SUPPLIED MATERIAL:
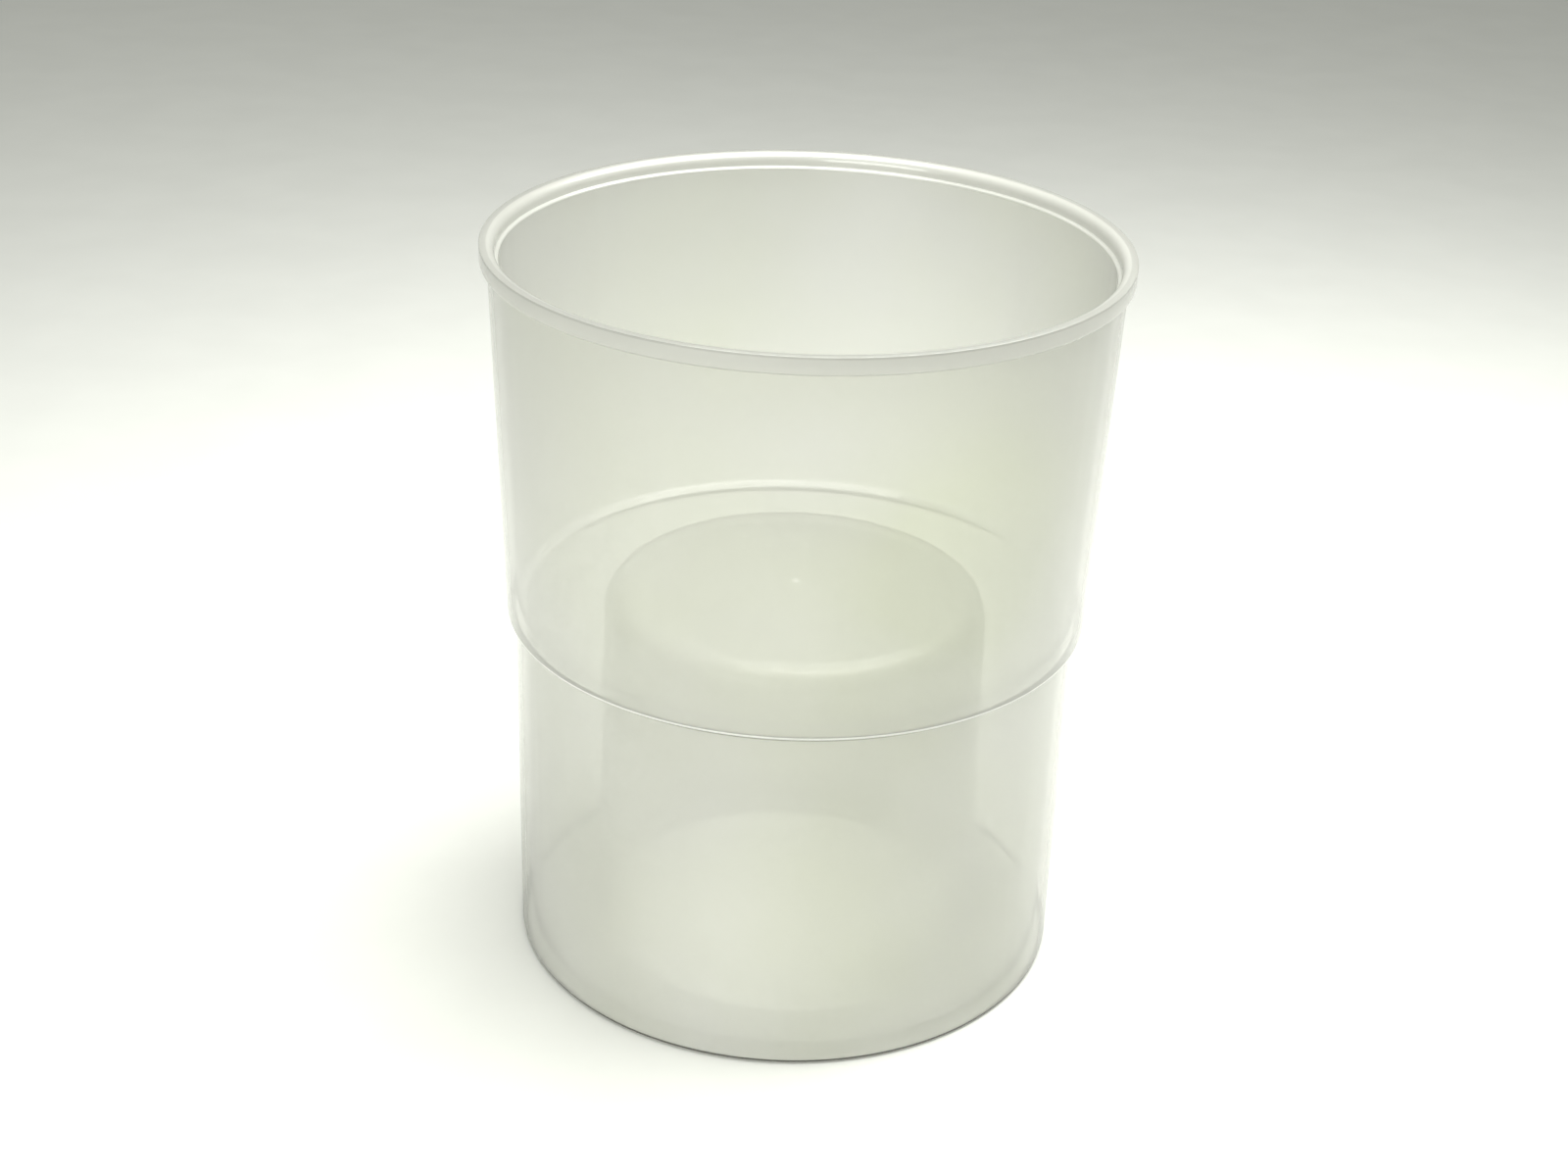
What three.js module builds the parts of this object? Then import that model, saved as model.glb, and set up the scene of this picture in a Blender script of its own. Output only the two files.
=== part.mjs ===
// Fuel sampler cup: one translucent polypropylene moulding, drawn here as the zones that a mould
// maker would name. Every zone is a solid of revolution about +Z, and neighbouring zones meet face
// to face on a level plane. Millimetres, +Z up, origin at the centre of the face the cup stands on.
import * as THREE from "three";

// Overall sizes
const HEIGHT = 85;
const WALL = 1.25;
const SEGMENTS = 64; // facets round the axis
const GATE_SEGMENTS = 16;
const ARC_STEPS = 4; // chords in a small rounded corner

// Rim: a bead outside, and a seat for a lid inside
const BEAD_HEIGHT = 2;
const BEAD_OVERHANG = 0.8;
const BEAD_TOP_ROUND = 0.8;
const BEAD_FOOT_ROUND = 0.3;
const LIP_ROUND = 0.45; // inner edge of the lip
const LID_SEAT_DEPTH = 1.6; // below the top of the lip
const LID_SEAT_WIDTH = 0.7;
const SEAT_EDGE_ROUND = 0.3;

// Upper wall: outside radii at its two ends
const UPPER_TOP_RADIUS = 34.5;
const UPPER_FOOT_RADIUS = 33.05;

// Step between the two diameters
const STEP_HEIGHT = 42; // of its underside
const STEP_THICKNESS = 1;
const STEP_ROUND_INSIDE = 0.6;
const STEP_EDGE_ROUND = 0.15;

// Lower wall: outside radii at its two ends
const LOWER_TOP_RADIUS = 32.05;
const LOWER_FOOT_RADIUS = 31.9;

// Floor of the annular channel
const FLOOR_THICKNESS = 1.25;
const HEEL_ROUND_OUTSIDE = 0.6;
const HEEL_ROUND_INSIDE = 0.8;
const PEDESTAL_FOOT_ROUND = 1.8;
const HOLLOW_MOUTH_ROUND = 0.5;

// Pedestal: hollow from below
const PEDESTAL_HEIGHT = 44.1;
const PEDESTAL_TOP_RADIUS = 21.9;
const PEDESTAL_FOOT_RADIUS = 22.6;
const SHOULDER_ROUND = 3;

// Gate vestige: the stub left where the plastic was injected
const GATE_RADIUS = 0.65;
const GATE_TIP_RADIUS = 0.4;
const GATE_HEIGHT = 0.3;

// Levels of the planes where the zones meet
const BEAD_FOOT = HEIGHT - BEAD_HEIGHT;
const LID_SEAT = HEIGHT - LID_SEAT_DEPTH;
const LEDGE_TOP = STEP_HEIGHT + STEP_THICKNESS;
const UPPER_FOOT = LEDGE_TOP + STEP_ROUND_INSIDE;
const LOWER_FOOT = FLOOR_THICKNESS + HEEL_ROUND_INSIDE;
const PEDESTAL_FOOT = FLOOR_THICKNESS + PEDESTAL_FOOT_ROUND;
const SHOULDER_FOOT = PEDESTAL_HEIGHT - SHOULDER_ROUND;

// Outside radius of a tapered wall at a height, from its radii at two heights
function taper(height, footHeight, footRadius, topHeight, topRadius) {
  const share = (height - footHeight) / (topHeight - footHeight);
  return footRadius + (topRadius - footRadius) * share;
}

const upperRadius = (z) => taper(z, STEP_HEIGHT, UPPER_FOOT_RADIUS, BEAD_FOOT, UPPER_TOP_RADIUS);
const lowerRadius = (z) => taper(z, 0, LOWER_FOOT_RADIUS, STEP_HEIGHT, LOWER_TOP_RADIUS);
const pedestalRadius = (z) => {
  return taper(z, PEDESTAL_FOOT, PEDESTAL_FOOT_RADIUS, SHOULDER_FOOT, PEDESTAL_TOP_RADIUS);
};

// Points [r, z] of an arc about [r, z], from one angle to another, in degrees
function arc(r, z, radius, from, to, steps = ARC_STEPS) {
  const points = [];
  for (let i = 0; i <= steps; i += 1) {
    const angle = THREE.MathUtils.degToRad(from + ((to - from) * i) / steps);
    points.push([r + radius * Math.cos(angle), z + radius * Math.sin(angle)]);
  }
  return points;
}

// Material of the moulding: natural polypropylene, milky and see-through
function polypropylene() {
  return new THREE.MeshStandardMaterial({
    color: 0xdcded0,
    roughness: 0.35,
    metalness: 0,
    transparent: true,
    opacity: 0.6,
  });
}

// A named solid of revolution about +Z. The outline is a list of [r, z] that runs anticlockwise,
// seen with the axis on the left. It closes on itself, or starts and ends on the axis.
function revolve(name, outline, segments = SEGMENTS) {
  const points = outline.map(([r, z]) => new THREE.Vector2(r, z));
  const first = points[0];
  if (first.x > 0) points.push(first.clone());
  const geometry = new THREE.LatheGeometry(points, segments);
  geometry.rotateX(Math.PI / 2);
  const mesh = new THREE.Mesh(geometry, polypropylene());
  mesh.name = name;
  return mesh;
}

function rimBead() {
  const wallInside = UPPER_TOP_RADIUS - WALL;
  const outside = UPPER_TOP_RADIUS + BEAD_OVERHANG;
  const seatOutside = wallInside + LID_SEAT_WIDTH;
  return revolve("rim_bead", [
    [wallInside, BEAD_FOOT],
    ...arc(outside - BEAD_FOOT_ROUND, BEAD_FOOT + BEAD_FOOT_ROUND, BEAD_FOOT_ROUND, -90, 0, 2),
    ...arc(outside - BEAD_TOP_ROUND, HEIGHT - BEAD_TOP_ROUND, BEAD_TOP_ROUND, 0, 90),
    ...arc(seatOutside + LIP_ROUND, HEIGHT - LIP_ROUND, LIP_ROUND, 90, 180, 3),
    [seatOutside, LID_SEAT],
    ...arc(wallInside + SEAT_EDGE_ROUND, LID_SEAT - SEAT_EDGE_ROUND, SEAT_EDGE_ROUND, 90, 180, 2),
  ]);
}

function upperWall() {
  return revolve("upper_wall", [
    [upperRadius(UPPER_FOOT) - WALL, UPPER_FOOT],
    [upperRadius(UPPER_FOOT), UPPER_FOOT],
    [UPPER_TOP_RADIUS, BEAD_FOOT],
    [UPPER_TOP_RADIUS - WALL, BEAD_FOOT],
  ]);
}

function stepRing() {
  const topInside = upperRadius(UPPER_FOOT) - WALL;
  const footInside = LOWER_TOP_RADIUS - WALL;
  const outside = UPPER_FOOT_RADIUS;
  const round = STEP_ROUND_INSIDE;
  return revolve("step_ring", [
    [footInside, STEP_HEIGHT],
    ...arc(outside - STEP_EDGE_ROUND, STEP_HEIGHT + STEP_EDGE_ROUND, STEP_EDGE_ROUND, -90, 0, 1),
    [upperRadius(UPPER_FOOT), UPPER_FOOT],
    ...arc(topInside - round, LEDGE_TOP + round, round, 0, -60, 3),
    [footInside, LEDGE_TOP - STEP_THICKNESS / 2],
  ]);
}

function lowerWall() {
  return revolve("lower_wall", [
    [lowerRadius(LOWER_FOOT) - WALL, LOWER_FOOT],
    [lowerRadius(LOWER_FOOT), LOWER_FOOT],
    [LOWER_TOP_RADIUS, STEP_HEIGHT],
    [LOWER_TOP_RADIUS - WALL, STEP_HEIGHT],
  ]);
}

function floorRing() {
  const heelInside = lowerRadius(LOWER_FOOT) - WALL;
  const heel = HEEL_ROUND_OUTSIDE;
  const inner = HEEL_ROUND_INSIDE;
  const foot = PEDESTAL_FOOT_ROUND;
  const mouth = PEDESTAL_FOOT_RADIUS - WALL;
  const mouthRound = HOLLOW_MOUTH_ROUND;
  return revolve("floor_ring", [
    ...arc(mouth + mouthRound, mouthRound, mouthRound, 180, 270, 2),
    ...arc(LOWER_FOOT_RADIUS - heel, heel, heel, -90, 0),
    [lowerRadius(LOWER_FOOT), LOWER_FOOT],
    ...arc(heelInside - inner, LOWER_FOOT, inner, 0, -90, 3),
    ...arc(PEDESTAL_FOOT_RADIUS + foot, PEDESTAL_FOOT, foot, -90, -180),
    [mouth, PEDESTAL_FOOT],
  ]);
}

function pedestalWall() {
  return revolve("pedestal_wall", [
    [PEDESTAL_FOOT_RADIUS - WALL, PEDESTAL_FOOT],
    [PEDESTAL_FOOT_RADIUS, PEDESTAL_FOOT],
    [PEDESTAL_TOP_RADIUS, SHOULDER_FOOT],
    [PEDESTAL_TOP_RADIUS - WALL, SHOULDER_FOOT],
  ]);
}

function pedestalTop() {
  const centre = PEDESTAL_TOP_RADIUS - SHOULDER_ROUND;
  return revolve("pedestal_top", [
    [0, PEDESTAL_HEIGHT - WALL],
    ...arc(centre, SHOULDER_FOOT, SHOULDER_ROUND - WALL, 90, 0),
    ...arc(centre, SHOULDER_FOOT, SHOULDER_ROUND, 0, 90, 6),
    [0, PEDESTAL_HEIGHT],
  ]);
}

function gateVestige() {
  const outline = [
    [0, PEDESTAL_HEIGHT],
    [GATE_RADIUS, PEDESTAL_HEIGHT],
    [GATE_TIP_RADIUS, PEDESTAL_HEIGHT + GATE_HEIGHT],
    [0, PEDESTAL_HEIGHT + GATE_HEIGHT],
  ];
  return revolve("gate_vestige", outline, GATE_SEGMENTS);
}

const cup = new THREE.Group();
cup.add(rimBead());
cup.add(upperWall());
cup.add(stepRing());
cup.add(lowerWall());
cup.add(floorRing());
cup.add(pedestalWall());
cup.add(pedestalTop());
cup.add(gateVestige());

export default cup;
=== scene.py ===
# %% [markdown]
# # A fuel sampler cup in milky plastic
#
# The cup is one moulding of natural polypropylene: open at the top, stepped part way up, with a hollow
# pedestal that rises from its floor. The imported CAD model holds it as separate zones, which is right for
# collision and mass, but a see-through wall shows every cut between zones as a ring. So the zones give
# the sizes here, and one seamless body is spun from a single outline and stands for all of them.

# %% Load the frame
import math

import bmesh
import bpy
from mathutils import Matrix, Vector


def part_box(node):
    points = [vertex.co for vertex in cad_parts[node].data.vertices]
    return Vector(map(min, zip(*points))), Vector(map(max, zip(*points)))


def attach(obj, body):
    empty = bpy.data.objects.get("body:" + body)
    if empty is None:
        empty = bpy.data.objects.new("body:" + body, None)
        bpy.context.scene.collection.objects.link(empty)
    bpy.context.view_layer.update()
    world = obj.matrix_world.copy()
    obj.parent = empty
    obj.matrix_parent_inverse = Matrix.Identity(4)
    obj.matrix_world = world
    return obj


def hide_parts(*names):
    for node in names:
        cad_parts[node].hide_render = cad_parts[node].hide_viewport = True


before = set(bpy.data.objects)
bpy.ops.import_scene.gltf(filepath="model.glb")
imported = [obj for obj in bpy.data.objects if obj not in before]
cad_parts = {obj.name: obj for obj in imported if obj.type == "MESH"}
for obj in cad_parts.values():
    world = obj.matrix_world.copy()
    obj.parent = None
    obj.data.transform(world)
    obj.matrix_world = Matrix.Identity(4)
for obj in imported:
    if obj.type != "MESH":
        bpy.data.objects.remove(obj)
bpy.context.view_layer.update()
scene = bpy.context.scene
MM = 0.001
print("CAD zones:", ", ".join(sorted(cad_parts)))

# %% [markdown]
# ## Sizes
#
# Every level and radius that the zones can give is read from their boxes: a round zone's radius is the
# largest x of its box. A tapered wall is a straight line in section, so two known points on it give its
# radius anywhere, which is how the outline gets the corners that lie between two zones.


# %% Read the zones' levels and radii
def zone(name):
    """The lowest level, the highest level and the largest radius of a CAD zone."""
    low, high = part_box(name)
    return low.z, high.z, high.x


def line_through(first, second):
    """The radius of a straight wall at any level, from two (radius, level) points on it."""
    slope = (second[0] - first[0]) / (second[1] - first[1])
    return lambda level: first[0] + slope * (level - first[1])


bead_foot, rim_top, bead_radius = zone("rim_bead")
_, _, upper_top_radius = zone("upper_wall")
step_level, step_top, step_top_radius = zone("step_ring")
_, _, lower_top_radius = zone("lower_wall")
stand_level, channel_top, heel_radius = zone("floor_ring")
pedestal_foot, shoulder_foot, pedestal_foot_radius = zone("pedestal_wall")
_, pedestal_level, pedestal_top_radius = zone("pedestal_top")
_, gate_level, gate_radius = zone("gate_vestige")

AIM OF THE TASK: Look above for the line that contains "const cup = new THREE.Group();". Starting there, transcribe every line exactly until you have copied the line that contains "if empty is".

SOLUTION TO THIS TASK:
const cup = new THREE.Group();
cup.add(rimBead());
cup.add(upperWall());
cup.add(stepRing());
cup.add(lowerWall());
cup.add(floorRing());
cup.add(pedestalWall());
cup.add(pedestalTop());
cup.add(gateVestige());

export default cup;
=== scene.py ===
# %% [markdown]
# # A fuel sampler cup in milky plastic
#
# The cup is one moulding of natural polypropylene: open at the top, stepped part way up, with a hollow
# pedestal that rises from its floor. The imported CAD model holds it as separate zones, which is right for
# collision and mass, but a see-through wall shows every cut between zones as a ring. So the zones give
# the sizes here, and one seamless body is spun from a single outline and stands for all of them.

# %% Load the frame
import math

import bmesh
import bpy
from mathutils import Matrix, Vector


def part_box(node):
    points = [vertex.co for vertex in cad_parts[node].data.vertices]
    return Vector(map(min, zip(*points))), Vector(map(max, zip(*points)))


def attach(obj, body):
    empty = bpy.data.objects.get("body:" + body)
    if empty is None:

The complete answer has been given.